Genesis 36:12(cf. 1 Chronicles 1:36-37). Esau's Sons and Grandsons as Fathers of Tribes. - Through them he became the father of Edom, i.e., the founder of the Edomitish nation on the mountains of Seir. Mouth Seir is the mountainous region between the Dead Sea and the Elanitic Gulf, the northern half of which is called Jebl (Γεβαλήνη) by the Arabs, the southern half, Sherah (Rob. Pal. ii. 552). - In the case of two of the wives of Esau, who bore only one son each, the tribes were founded not by the sons, but by the grandsons; but in that of Aholibamah the three sons were the founders. Among the sons of Eliphaz we find Amalek, whose mother was Timna, the concubine of Eliphaz. He was the ancestor of the Amalekites, who attacked the Israelites at Horeb as they came out of Egypt under Moses (Exodus 17:8.), and not merely of a mixed tribe of Amalekites and Edomites, belonging to the supposed aboriginal Amalekite nation. For the Arabic legend of Amlik as an aboriginal tribe of Arabia is far too recent, confused, and contradictory to counterbalance the clear testimony of the record before us. The allusion to the fields of the Amalekites in Genesis 14:7 does not imply that the tribe was in existence in Abraham's time, nor does the expression "first of the nations," in the saying of Balaam (Numbers 24:20), represent Amalek as the aboriginal or oldest tribe, but simply as the first heathen tribe by which Israel was attacked. The Old Testament says nothing of any fusion of Edomites or Horites with Amalekites, nor does it mention a double Amalek (cf. Hengstenberg, Dissertations 2, 247ff., and Kurtz, History i. 122, 3, ii.240ff.).

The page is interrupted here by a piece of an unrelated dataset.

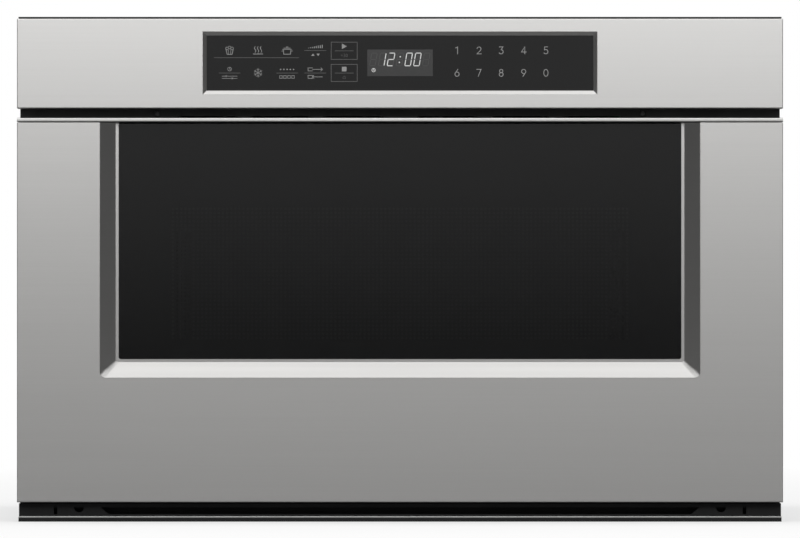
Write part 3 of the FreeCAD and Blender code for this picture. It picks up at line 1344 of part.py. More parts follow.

(Note: The occurrence of "Timna and Amalek" in 1 Chronicles 1:36, as coordinate with the sons of Eliphaz, is simply a more concise form of saying "and from Timna, Amalek.")

If there had been an Amalek previous to Edom, with the important part which they took in opposition to Israel even in the time of Moses, the book of Genesis would not have omitted to give their pedigree in the list of the nations. At a very early period the Amalekites separated from the other tribes of Edom and formed an independent people, having their headquarters in the southern part of the mountains of Judah, as far as Kadesh (Genesis 14:7; Numbers 13:29; Numbers 14:43, Numbers 14:45), but, like the Bedouins, spreading themselves as a nomad tribe over the whole of the northern portion of Arabia Petraea, from Havilah to Shur on the border of Egypt (1 Samuel 15:3, 1 Samuel 15:7; 1 Samuel 27:8); whilst one branch penetrated into the heart of Canaan, so that a range of hills, in what was afterwards the inheritance of Ephraim, bore the name of mountains of the Amalekites (Judges 12:15, cf. Genesis 5:14). Those who settled in Arabia seem also to have separated in the course of time into several branches, so that Amalekite hordes invaded the land of Israel in connection sometimes with the Midianites and the sons of the East (the Arabs, Judges 6:3; Judges 7:12), and at other times with the Ammonites (Judges 3:13). After they had been defeated by Saul (1 Samuel 14:48; 1 Samuel 15:2.), and frequently chastised by David (1 Samuel 27:8; 1 Samuel 30:1.; 2 Samuel 8:12), the remnant of them was exterminated under Hezekiah by the Simeonites on the mountains of Seir (1 Chronicles 4:42-43).